Voorafgaand aan dit arrest van de Hoge Raad oordeelde het Hof in deze zaak, waarin belanghebbende aan hem in het kader van het zogenoemde project Bank Zonder Naam opgelegde navorderingsaanslagen, boeten en verhogingen en beschikkingen heffingsrente bestreed, dat bij de beantwoording van de vraag of de redelijke termijn voor berechting van de zaak is overschreden, de vertraging van vier maanden die het gevolg was van het ter zitting van de Rechtbank gedane wrakingsverzoek voor rekening van belanghebbende komt. Belanghebbende heeft tegen ’s Hofs uitspraak beroep in cassatie ingesteld.

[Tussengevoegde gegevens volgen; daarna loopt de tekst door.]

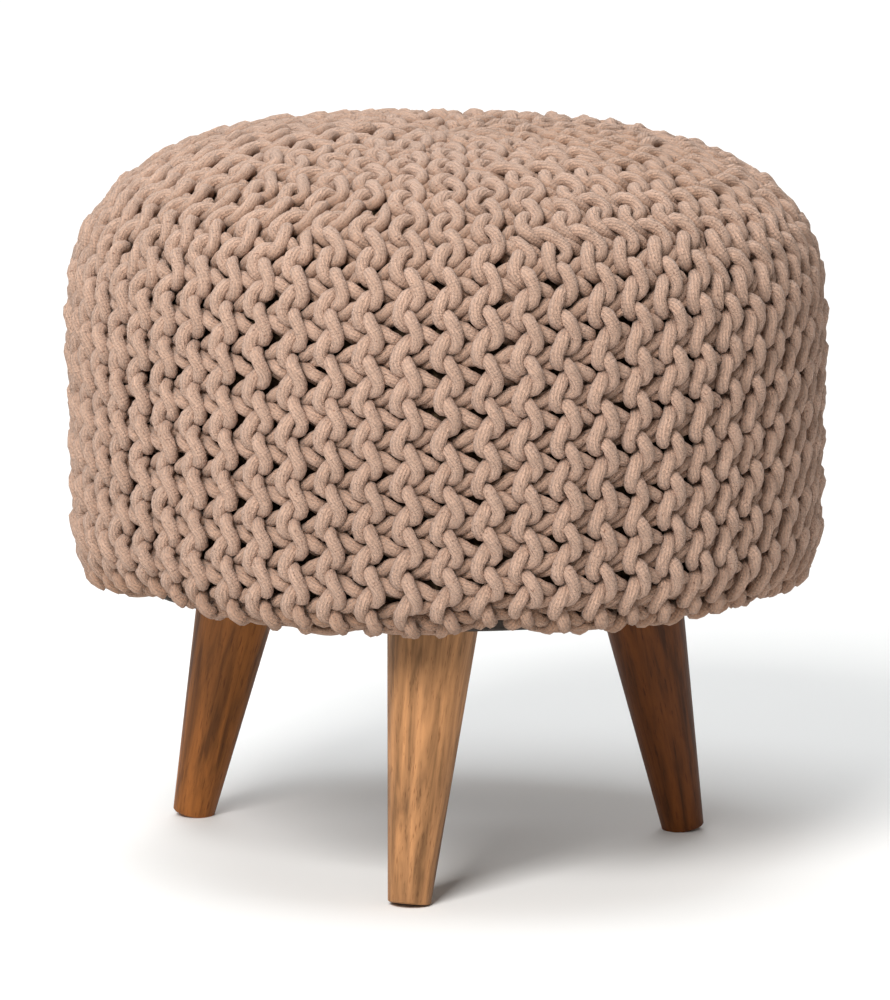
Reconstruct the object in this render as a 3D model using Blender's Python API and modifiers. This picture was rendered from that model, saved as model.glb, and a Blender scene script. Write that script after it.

In cassatie komt belanghebbende op tegen dit oordeel van het Hof. Bij de beoordeling van het cassatiemiddel van belanghebbende wordt vooropgesteld dat een bijzondere omstandigheid die een langere termijn van behandeling dan twee jaar rechtvaardigt, zich in beginsel niet voordoet indien de behandeling van een zaak ter zitting moet worden onderbroken omdat een verzoek tot wraking is ingediend (zie HR 7 november 2014, nr. 13/04302, ECLI:NL:HR:2014:3119, BNB 2015/56). Gelet hierop getuigt ’s Hofs oordeel dat de door de wrakingsprocedure veroorzaakte vertraging voor rekening van belanghebbende komt, van een onjuiste rechtsopvatting. Het middel slaagt derhalve.